# Plat Map



## stndpenguin (May 19, 2010)

Not sure if this is the right section to put this one in, but does anybody know of a place/website I can get access to that would have property boundaries shown? Im in the process of bidding on a house in Ionia county and want to see what the property looks like from above as well as the other properties around it.
Ive googled around a bit but cant quite come up with anything.. Thanks in advance


----------



## WoW (Oct 26, 2010)

http://www.ioniacounty.org/online-services.aspx


GIS mapping should enable you to determine approximate parcel boundaries but...if it is like other places, be careful about over reliance upon the accuracy.


----------



## FISHMANMARK (Jun 11, 2007)

What WoW said, that will show approximate boundaries. Then use google or bing maps to look at the aerial views.


----------



## stndpenguin (May 19, 2010)

thank ya gentlemen, helped a ton!


----------



## Bux-n-Dux (Dec 18, 2009)

Most libraries in the particular county you're looking for have a plat book of their county that you can borrow for free and make a copy of your area...just an idea...i'm too cheap to buy a plat book.
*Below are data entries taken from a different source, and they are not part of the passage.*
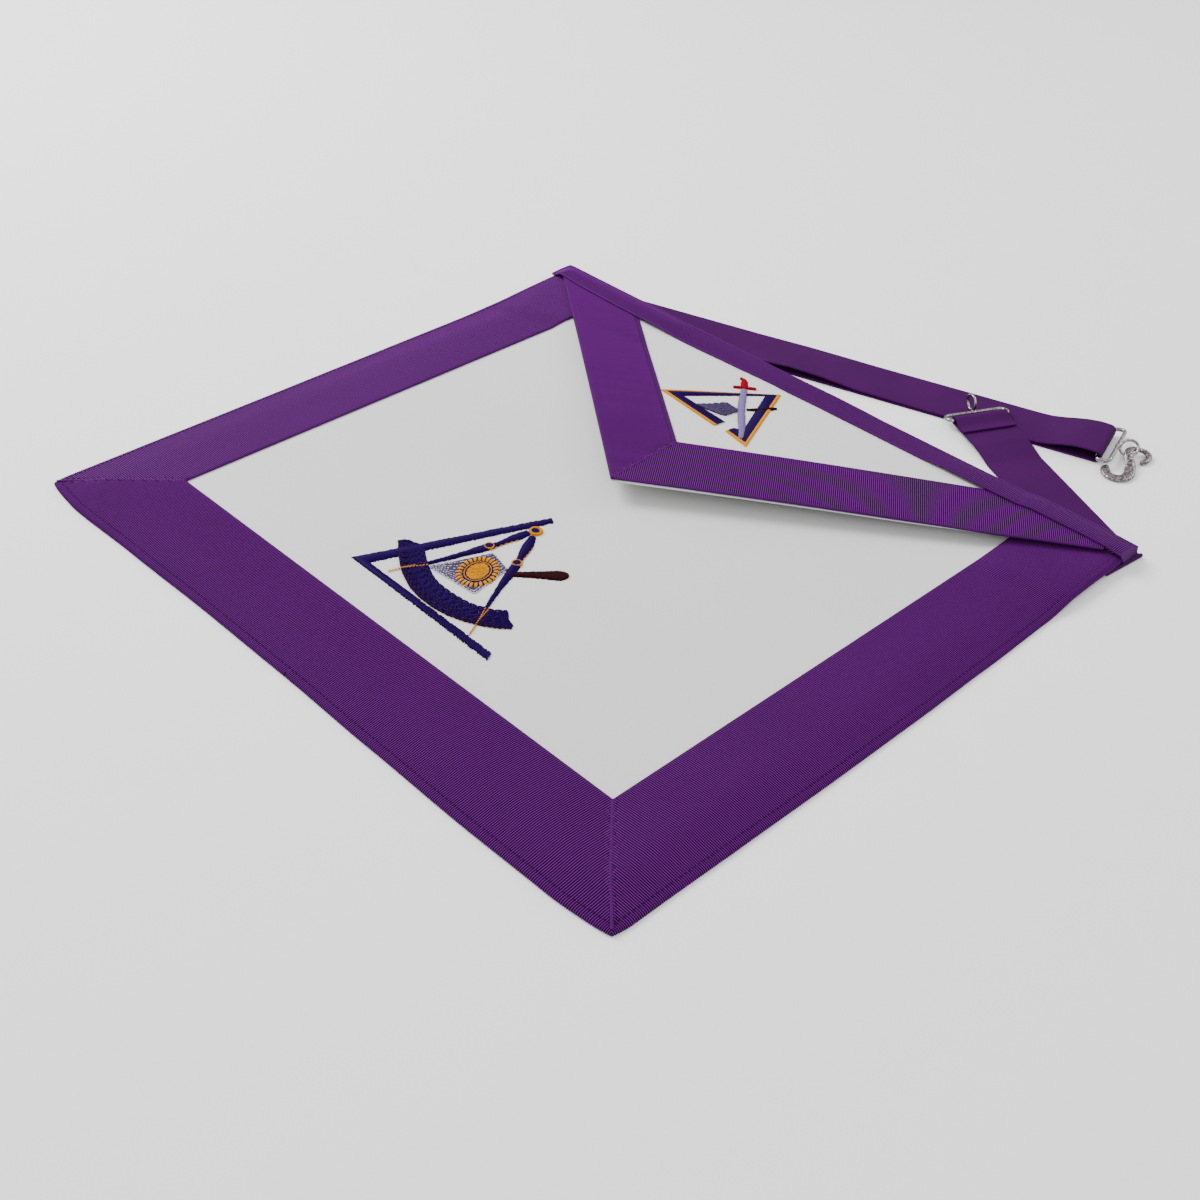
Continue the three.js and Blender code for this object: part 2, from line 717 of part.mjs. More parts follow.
// Places a loop: its strap bar at a point, tilted about that bar to bring the outer bar to a height
function placeLoop(mesh, run, along, barHeight, outerHeight) {
  const depth = loopInnerDepth + wireDiameter;
  mesh.rotation.set(0, -Math.asin((outerHeight - barHeight) / depth), run.angle * degrees, 'ZYX');
  mesh.position.copy(run.at(along, 0, barHeight));
}

// Snake hook: an S that passes down through the ring, as shares of its length
// x is away from the ring's bar, y along the bar, lift the height between the floor and over the ring
const hookRows = [
  { x: 0.01, y: -0.54, lift: 0.0, width: 0.5 },
  { x: 0.0, y: -0.64, lift: 0.0, width: 0.8 },
  { x: 0.04, y: -0.74, lift: 0.0, width: 0.95 },
  { x: 0.14, y: -0.81, lift: 0.0, width: 1.0 },
  { x: 0.26, y: -0.79, lift: 0.0, width: 1.0 },
  { x: 0.35, y: -0.69, lift: 0.05, width: 1.0 },
  { x: 0.37, y: -0.56, lift: 0.2, width: 0.95 },
  { x: 0.34, y: -0.43, lift: 0.5, width: 0.85 },
  { x: 0.27, y: -0.29, lift: 1.0, width: 0.8 },
  { x: 0.2, y: -0.13, lift: 1.16, width: 0.72 },
  { x: 0.2, y: -0.01, lift: 1.02, width: 0.62 },
  { x: 0.25, y: 0.09, lift: 0.66, width: 0.6 },
  { x: 0.36, y: 0.13, lift: 0.36, width: 0.62 },
  { x: 0.47, y: 0.08, lift: 0.16, width: 0.68 },
  { x: 0.5, y: -0.03, lift: 0.05, width: 0.66 },
  { x: 0.47, y: -0.14, lift: 0.0, width: 0.55 },
  { x: 0.42, y: -0.2, lift: 0.0, width: 0.35 },
];

const hookBarHeight = webbingLow + hookFoldRadius;
const hookOuterHeight = hookBarHeight + hookBarRise;
const ringMiddle = hookOuterHeight + hookBarRise * ringReach(hookRingDiameter) / (loopInnerDepth + wireDiameter);
const ringLowSide = ringMiddle - (hookRingDiameter / 2) * Math.sin(hookRingTilt * degrees);
const hookLow = hookThickness / 2;
const hookOverRing = ringLowSide + ringWire / 2 + layerGap + hookThickness / 2;

function snakeHook() {
  const path = new THREE.CatmullRomCurve3(hookRows.map(({ x, y, lift }) => (
    new THREE.Vector3(x * hookLength, y * hookLength, mix(hookLow, hookOverRing, lift))
  )), false, 'centripetal');
  const sections = [];
  for (let step = 0; step <= hookSteps; step += 1) {
    const share = step / hookSteps;
    const place = share * (hookRows.length - 1);
    const row = Math.min(hookRows.length - 2, Math.floor(place));
    const width = hookWidth * mix(hookRows[row].width, hookRows[row + 1].width, place - row);
    const thickness = Math.min(hookThickness, width);
    const centre = path.getPoint(share);
    centre.z = Math.max(hookLow, centre.z);
    const across = upward.clone().cross(path.getTangent(share)).normalize();
    sections.push(Array.from({ length: hookSides }, (_, side) => {
      const angle = 2 * Math.PI * ((side + 0.5) / hookSides);
      const reach = 1 / Math.cos(Math.PI / hookSides);
      return centre.clone()
        .addScaledVector(across, reach * (width / 2) * Math.cos(angle))
        .addScaledVector(upward, reach * (thickness / 2) * Math.sin(angle));
    }));
  }
  return loft(sections);
}

// Assembly
const apron = new THREE.Group();

function add(name, geometry, material) {
  const mesh = new THREE.Mesh(geometry, material);
  mesh.name = name;
  apron.add(mesh);
  return mesh;
}

add('apron_panel', apronPanel(), whiteLeather);
add('ribbon_left', sideRibbon(-1), purpleRibbon);
add('ribbon_bottom', bottomRibbon(), purpleRibbon);
add('ribbon_right', sideRibbon(1), purpleRibbon);
add('flap_panel', flapPanel(), whiteLeather);
add('flap_ribbon_left', flapRibbon(-1), purpleRibbon);
add('flap_ribbon_right', flapRibbon(1), purpleRibbon);
add('top_binding', topBinding(), purpleRibbon);
add('long_strap', longStrap(), purpleWebbing);
add('short_strap', shortStrap(), purpleWebbing);

const eyeLoopMesh = add('eye_loop', eyeLoop(), nickel);
placeLoop(eyeLoopMesh, shortRun, shortLength, eyeBarHeight, doubledStrap + wireRadius);

const hookLoopMesh = add('hook_loop', hookLoop(), nickel);
const hookBarAlong = longStrapLength + hookFoldRadius - webbing / 2 - layerGap - wireRadius;
placeLoop(hookLoopMesh, longRun, hookBarAlong, hookBarHeight, hookOuterHeight);

const hookMesh = add('snake_hook', snakeHook(), nickel);
hookMesh.rotation.z = longStrapHeading * degrees;
hookMesh.position.copy(longRun.at(hookBarAlong + loopInnerDepth + wireDiameter, 0, 0));

// The origin is the middle of the whole part's box, on the floor
const bounds = new THREE.Box3().setFromObject(apron, true);
const middle = bounds.getCenter(new THREE.Vector3());
apron.position.set(-middle.x, -middle.y, -bounds.min.z);

export default apron;
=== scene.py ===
"""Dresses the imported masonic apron: leather, ribbed ribbons, webbing, nickel fittings and embroidery."""

import math

import bmesh
import bpy
import numpy as np
from mathutils import Matrix, Vector


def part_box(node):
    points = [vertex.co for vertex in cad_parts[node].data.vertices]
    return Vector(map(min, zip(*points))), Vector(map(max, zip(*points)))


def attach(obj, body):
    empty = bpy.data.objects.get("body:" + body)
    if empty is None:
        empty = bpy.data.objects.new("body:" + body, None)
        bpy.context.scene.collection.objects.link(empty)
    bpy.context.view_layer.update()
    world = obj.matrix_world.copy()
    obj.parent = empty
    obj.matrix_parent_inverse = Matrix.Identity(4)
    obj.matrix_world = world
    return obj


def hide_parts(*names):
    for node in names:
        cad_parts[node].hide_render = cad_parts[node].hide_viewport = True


bl_info = {
    "name": "Masonic apron",
    "version": (1, 0, 0),
    "blender": (4, 5, 0),
    "location": "View3D > Sidebar > Apron",
    "description": "Makes the ribbons, leather, webbing, fittings and embroidery of a masonic apron",
    "category": "Object",
}

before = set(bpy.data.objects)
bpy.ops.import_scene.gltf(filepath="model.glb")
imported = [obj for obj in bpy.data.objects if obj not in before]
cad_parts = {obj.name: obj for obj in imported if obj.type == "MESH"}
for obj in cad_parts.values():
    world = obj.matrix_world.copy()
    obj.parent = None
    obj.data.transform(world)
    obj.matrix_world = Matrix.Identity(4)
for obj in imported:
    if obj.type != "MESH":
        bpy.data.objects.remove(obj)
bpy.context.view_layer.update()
BODY = "root"

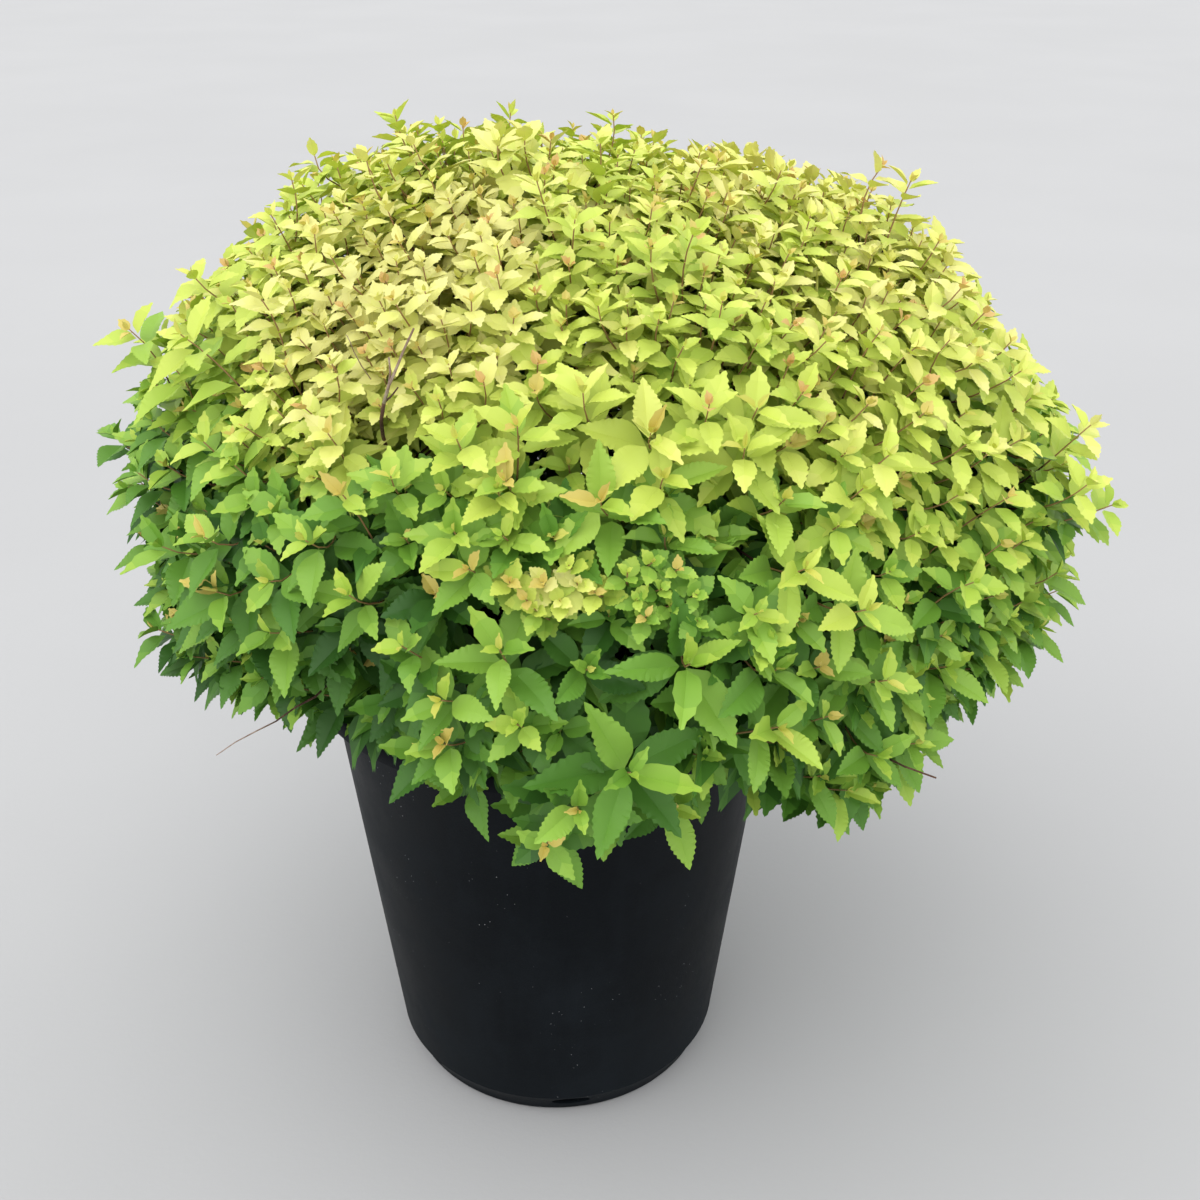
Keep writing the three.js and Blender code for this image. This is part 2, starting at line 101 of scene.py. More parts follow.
# Where the leafy surface stops short of that outline, in the same terms.
TRIMS = [
    (-124, -25, 18, -0.21), (-26, -9, 14, -0.2), (-116, -34, 32, -0.05), (-129, -6, 12, -0.16),
    (-60, -28, 14, -0.17), (-168, 30, 25, -0.02), (5, 36, 26, -0.055), (-172, 48, 9, 0.01),
    (-20, -8, 8, 0.04), (-89, -17, 8, 0.02), (-154, 20, 9, -0.07), (-158, 33, 5, 0.03),
    (-176, 62, 8, -0.04), (-101, -9, 7, -0.03), (-23, 21, 6, -0.03), (-45, 0, 9, -0.06),
    (-65, -8, 7, -0.08), (-14, 47, 8, -0.04), (-22, 31, 6, 0.03), (-169, 31, 5, 0.03), (-141, -5, 6, 0.03),
    (-62, -17, 9, -0.06), (-155, 12, 9, -0.04), (-157, 24, 6, -0.05), (-12, 40, 8, 0.02),
    (-146, 1, 8, -0.04), (-171, 44, 7, -0.03), (-178, 77, 8, -0.04), (150, 80, 7, -0.03),
    (-119, 5, 7, -0.07), (-113, -3, 5, 0.03), (-82, -16, 6, -0.05),
]
# Each ring of masses: name, count, elevation, first azimuth, height of the fork on the stem.
RINGS = [
    ("top", 1, 90, 0, 48 * MM),
    ("upper", 5, 33, -64, 40 * MM),
    ("lower", 7, -12, -90, 22 * MM),
]
INNER_SHARE = 0.4
STEM_LEAN = 0.1
UP = np.array((0.0, 0.0, 1.0))


# ---- Shared tools: numbers -----------------------------------------------------------------------
def unit(vectors):
    """Vectors of the same ways and of length 1."""
    return vectors / np.linalg.norm(vectors, axis=-1, keepdims=True)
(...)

_OutdoorHub Mobile, the information engine of the outdoors_


----------



## WoW (Oct 26, 2010)

While I am looking at a wad of plat books for my area, the growth of the internet and GIS has put plat books on the back burner and will probably eventually lead to reduced sales of them.

The net is the way to go and...in my area, I use it for scouting from home instead of even messing with the plat book.

Unfortunately, not all municipalities currently offer it. And, not all are free either. But, when I can jump on the computer, look up a parcel, get all the features that I could want and the name and address of the owner and even print a view....I love it. 

Like I said, it is a great scouting tool....


----------



## mi duckdown (Jul 1, 2006)

Only a surveyor can tell you that.


----------